===== ITEMS =====

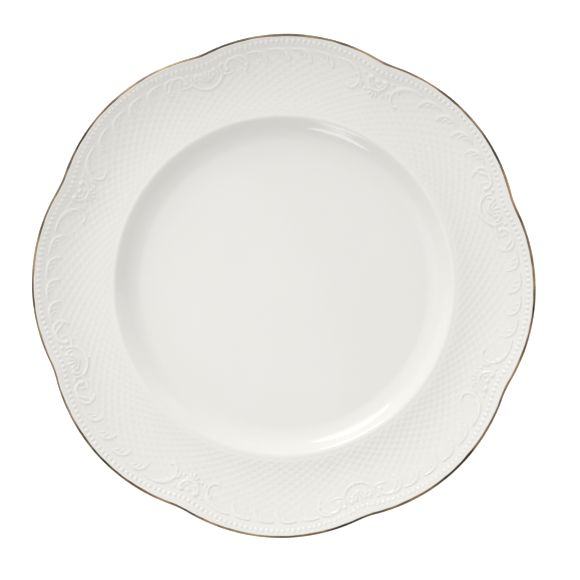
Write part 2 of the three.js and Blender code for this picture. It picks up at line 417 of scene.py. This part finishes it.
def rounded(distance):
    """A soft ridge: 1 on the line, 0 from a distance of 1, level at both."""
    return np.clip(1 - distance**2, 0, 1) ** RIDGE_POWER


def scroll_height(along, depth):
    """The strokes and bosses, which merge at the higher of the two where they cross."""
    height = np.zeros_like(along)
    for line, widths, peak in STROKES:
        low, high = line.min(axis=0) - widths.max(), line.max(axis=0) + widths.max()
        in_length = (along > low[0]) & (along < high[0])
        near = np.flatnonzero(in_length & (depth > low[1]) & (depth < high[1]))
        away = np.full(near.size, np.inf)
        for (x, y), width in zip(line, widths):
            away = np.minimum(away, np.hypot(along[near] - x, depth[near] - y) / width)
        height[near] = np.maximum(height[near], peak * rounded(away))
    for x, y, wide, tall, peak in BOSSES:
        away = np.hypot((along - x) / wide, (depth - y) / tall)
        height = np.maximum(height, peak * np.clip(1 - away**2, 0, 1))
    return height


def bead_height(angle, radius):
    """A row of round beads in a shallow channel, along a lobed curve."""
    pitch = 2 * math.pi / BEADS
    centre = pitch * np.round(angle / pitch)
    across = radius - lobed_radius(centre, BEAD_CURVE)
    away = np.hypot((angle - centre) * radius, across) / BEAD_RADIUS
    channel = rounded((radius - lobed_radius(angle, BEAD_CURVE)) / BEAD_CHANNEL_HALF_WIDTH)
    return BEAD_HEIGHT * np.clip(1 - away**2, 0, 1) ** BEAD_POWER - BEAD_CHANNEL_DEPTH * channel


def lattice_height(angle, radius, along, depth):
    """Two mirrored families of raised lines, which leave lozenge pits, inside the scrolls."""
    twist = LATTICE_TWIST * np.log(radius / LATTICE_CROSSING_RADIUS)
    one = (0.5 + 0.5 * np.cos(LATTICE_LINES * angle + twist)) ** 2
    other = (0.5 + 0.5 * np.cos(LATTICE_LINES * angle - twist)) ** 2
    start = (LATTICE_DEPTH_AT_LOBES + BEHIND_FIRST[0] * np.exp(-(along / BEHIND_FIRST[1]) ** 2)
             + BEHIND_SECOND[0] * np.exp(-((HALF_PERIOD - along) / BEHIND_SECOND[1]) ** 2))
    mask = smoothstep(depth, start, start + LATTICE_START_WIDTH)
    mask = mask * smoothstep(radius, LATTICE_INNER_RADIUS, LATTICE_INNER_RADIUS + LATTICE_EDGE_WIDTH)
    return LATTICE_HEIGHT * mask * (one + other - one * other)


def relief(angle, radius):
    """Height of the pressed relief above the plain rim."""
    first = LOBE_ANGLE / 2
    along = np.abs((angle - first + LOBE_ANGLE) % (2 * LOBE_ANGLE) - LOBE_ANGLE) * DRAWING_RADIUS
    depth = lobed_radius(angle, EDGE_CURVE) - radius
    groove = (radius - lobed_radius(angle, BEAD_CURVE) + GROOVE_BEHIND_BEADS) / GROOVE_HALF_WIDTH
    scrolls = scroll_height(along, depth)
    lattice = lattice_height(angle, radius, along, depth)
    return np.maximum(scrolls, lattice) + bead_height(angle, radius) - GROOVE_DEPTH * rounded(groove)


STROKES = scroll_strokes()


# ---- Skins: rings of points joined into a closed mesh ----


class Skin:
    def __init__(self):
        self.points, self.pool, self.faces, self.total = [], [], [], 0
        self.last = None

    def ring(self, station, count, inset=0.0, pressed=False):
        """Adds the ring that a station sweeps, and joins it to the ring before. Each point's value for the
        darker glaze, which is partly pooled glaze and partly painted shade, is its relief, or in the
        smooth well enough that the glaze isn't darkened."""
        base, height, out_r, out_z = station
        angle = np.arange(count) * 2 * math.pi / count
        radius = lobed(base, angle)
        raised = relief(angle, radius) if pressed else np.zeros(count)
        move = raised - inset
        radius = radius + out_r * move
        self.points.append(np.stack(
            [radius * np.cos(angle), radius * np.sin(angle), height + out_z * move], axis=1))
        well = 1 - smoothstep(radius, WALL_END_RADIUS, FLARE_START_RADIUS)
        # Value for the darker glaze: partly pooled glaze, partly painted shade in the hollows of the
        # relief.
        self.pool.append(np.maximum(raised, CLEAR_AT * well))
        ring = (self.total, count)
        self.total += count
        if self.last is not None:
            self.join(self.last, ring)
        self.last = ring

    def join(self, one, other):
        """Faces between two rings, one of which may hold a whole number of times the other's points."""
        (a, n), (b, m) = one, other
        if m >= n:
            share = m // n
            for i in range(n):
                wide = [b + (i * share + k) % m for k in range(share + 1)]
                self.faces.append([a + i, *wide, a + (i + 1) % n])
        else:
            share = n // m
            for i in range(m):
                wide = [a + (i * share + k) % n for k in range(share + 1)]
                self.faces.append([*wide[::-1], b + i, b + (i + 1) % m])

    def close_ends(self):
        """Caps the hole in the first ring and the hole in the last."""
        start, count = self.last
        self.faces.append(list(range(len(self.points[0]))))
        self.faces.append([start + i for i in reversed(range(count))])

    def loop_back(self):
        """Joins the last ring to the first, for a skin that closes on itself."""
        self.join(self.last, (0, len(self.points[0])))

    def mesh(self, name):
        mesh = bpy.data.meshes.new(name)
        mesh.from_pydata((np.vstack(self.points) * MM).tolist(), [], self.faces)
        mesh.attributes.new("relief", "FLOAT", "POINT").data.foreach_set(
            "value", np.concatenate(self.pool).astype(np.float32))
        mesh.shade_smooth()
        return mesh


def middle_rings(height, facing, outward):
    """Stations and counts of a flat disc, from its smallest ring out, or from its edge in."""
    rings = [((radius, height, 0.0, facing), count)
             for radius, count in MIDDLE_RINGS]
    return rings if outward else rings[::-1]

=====
===== ITEMS =====

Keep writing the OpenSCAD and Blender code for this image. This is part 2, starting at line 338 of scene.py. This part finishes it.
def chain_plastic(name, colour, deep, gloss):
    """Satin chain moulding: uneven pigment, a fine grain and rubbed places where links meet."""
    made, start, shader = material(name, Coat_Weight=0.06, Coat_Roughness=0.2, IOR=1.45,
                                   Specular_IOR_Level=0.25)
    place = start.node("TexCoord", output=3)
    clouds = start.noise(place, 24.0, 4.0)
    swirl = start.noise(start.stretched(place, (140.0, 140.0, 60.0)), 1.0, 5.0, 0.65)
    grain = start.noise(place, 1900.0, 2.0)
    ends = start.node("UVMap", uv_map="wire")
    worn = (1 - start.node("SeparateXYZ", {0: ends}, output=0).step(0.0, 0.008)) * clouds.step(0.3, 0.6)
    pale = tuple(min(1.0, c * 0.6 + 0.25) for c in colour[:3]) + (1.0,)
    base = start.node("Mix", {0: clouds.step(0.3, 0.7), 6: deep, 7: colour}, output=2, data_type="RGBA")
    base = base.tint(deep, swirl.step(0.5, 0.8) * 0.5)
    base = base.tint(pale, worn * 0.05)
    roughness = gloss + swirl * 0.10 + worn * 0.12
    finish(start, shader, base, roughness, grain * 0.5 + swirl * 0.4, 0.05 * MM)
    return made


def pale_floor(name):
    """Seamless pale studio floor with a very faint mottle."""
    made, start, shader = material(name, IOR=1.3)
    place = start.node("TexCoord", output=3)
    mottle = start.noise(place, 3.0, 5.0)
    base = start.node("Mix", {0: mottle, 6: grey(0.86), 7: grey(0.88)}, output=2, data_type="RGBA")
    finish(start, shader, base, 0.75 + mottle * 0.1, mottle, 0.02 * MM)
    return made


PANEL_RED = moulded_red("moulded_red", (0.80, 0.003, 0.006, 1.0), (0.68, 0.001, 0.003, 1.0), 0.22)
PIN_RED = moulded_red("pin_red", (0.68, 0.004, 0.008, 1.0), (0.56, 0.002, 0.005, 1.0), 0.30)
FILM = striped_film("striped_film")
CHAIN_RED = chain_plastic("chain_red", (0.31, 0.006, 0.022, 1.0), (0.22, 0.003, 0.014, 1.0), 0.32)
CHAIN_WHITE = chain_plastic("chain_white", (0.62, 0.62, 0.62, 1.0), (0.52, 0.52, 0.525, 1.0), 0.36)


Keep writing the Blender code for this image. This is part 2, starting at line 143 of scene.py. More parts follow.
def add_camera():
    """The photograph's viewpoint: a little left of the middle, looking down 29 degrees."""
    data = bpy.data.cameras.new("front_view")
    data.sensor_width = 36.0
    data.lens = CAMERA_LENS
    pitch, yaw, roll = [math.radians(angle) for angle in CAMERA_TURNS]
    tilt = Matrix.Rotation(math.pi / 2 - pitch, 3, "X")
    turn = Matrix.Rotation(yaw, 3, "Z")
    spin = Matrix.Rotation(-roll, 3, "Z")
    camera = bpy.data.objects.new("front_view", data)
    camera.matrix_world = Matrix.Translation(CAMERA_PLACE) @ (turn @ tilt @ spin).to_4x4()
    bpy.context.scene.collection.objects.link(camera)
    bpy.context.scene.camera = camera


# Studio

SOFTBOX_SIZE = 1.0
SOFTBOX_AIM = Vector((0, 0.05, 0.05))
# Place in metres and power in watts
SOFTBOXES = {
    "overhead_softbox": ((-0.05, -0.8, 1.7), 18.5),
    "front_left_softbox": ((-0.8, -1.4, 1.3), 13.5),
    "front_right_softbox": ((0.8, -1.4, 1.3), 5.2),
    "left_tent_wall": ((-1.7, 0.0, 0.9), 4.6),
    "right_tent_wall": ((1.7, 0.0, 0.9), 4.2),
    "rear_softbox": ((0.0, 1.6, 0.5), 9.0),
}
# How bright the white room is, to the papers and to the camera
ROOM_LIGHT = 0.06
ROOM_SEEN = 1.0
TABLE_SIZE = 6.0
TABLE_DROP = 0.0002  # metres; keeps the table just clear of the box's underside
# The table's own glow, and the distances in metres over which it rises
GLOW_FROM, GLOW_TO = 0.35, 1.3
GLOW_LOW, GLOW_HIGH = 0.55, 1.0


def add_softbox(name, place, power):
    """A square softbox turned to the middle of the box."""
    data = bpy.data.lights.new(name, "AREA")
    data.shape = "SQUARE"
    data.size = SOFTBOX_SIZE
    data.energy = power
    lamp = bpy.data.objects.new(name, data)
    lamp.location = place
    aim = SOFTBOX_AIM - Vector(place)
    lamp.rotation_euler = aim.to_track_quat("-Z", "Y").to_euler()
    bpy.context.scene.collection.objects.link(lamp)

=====
===== ITEMS =====

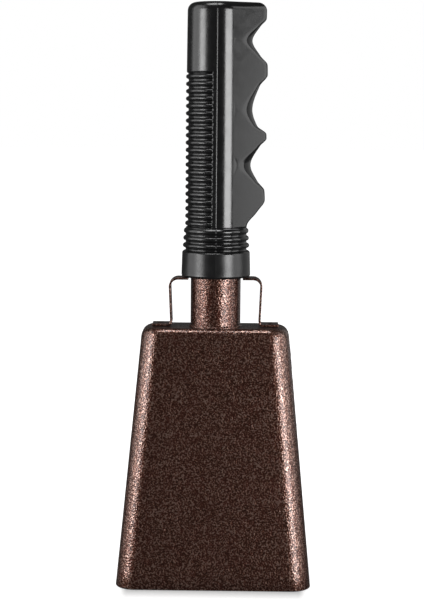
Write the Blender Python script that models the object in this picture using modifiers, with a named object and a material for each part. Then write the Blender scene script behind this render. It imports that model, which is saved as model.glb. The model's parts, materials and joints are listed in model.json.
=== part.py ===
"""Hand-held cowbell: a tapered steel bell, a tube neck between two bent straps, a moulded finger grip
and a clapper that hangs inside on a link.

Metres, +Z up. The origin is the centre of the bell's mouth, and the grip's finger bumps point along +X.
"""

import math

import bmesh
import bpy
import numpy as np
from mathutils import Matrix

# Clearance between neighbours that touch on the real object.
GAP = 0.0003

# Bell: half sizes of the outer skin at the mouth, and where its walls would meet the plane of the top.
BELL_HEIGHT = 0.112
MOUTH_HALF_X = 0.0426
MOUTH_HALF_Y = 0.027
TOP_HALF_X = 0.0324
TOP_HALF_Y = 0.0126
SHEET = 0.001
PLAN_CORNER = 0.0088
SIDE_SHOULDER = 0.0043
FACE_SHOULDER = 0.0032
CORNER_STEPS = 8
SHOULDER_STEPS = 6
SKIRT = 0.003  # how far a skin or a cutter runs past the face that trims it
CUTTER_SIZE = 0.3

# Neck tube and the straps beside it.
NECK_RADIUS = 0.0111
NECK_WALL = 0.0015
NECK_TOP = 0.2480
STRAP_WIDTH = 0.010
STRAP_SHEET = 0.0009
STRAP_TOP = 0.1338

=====

SHORT EXERCISE: Reproduce verbatim the lines above, from the line with "Write the Blender Python" through the line with "CUTTER_SIZE = 0.3".

ANSWER BELOW:
Write the Blender Python script that models the object in this picture using modifiers, with a named object and a material for each part. Then write the Blender scene script behind this render. It imports that model, which is saved as model.glb. The model's parts, materials and joints are listed in model.json.
=== part.py ===
"""Hand-held cowbell: a tapered steel bell, a tube neck between two bent straps, a moulded finger grip
and a clapper that hangs inside on a link.

Metres, +Z up. The origin is the centre of the bell's mouth, and the grip's finger bumps point along +X.
"""

import math

import bmesh
import bpy
import numpy as np
from mathutils import Matrix

# Clearance between neighbours that touch on the real object.
GAP = 0.0003

# Bell: half sizes of the outer skin at the mouth, and where its walls would meet the plane of the top.
BELL_HEIGHT = 0.112
MOUTH_HALF_X = 0.0426
MOUTH_HALF_Y = 0.027
TOP_HALF_X = 0.0324
TOP_HALF_Y = 0.0126
SHEET = 0.001
PLAN_CORNER = 0.0088
SIDE_SHOULDER = 0.0043
FACE_SHOULDER = 0.0032
CORNER_STEPS = 8
SHOULDER_STEPS = 6
SKIRT = 0.003  # how far a skin or a cutter runs past the face that trims it
CUTTER_SIZE = 0.3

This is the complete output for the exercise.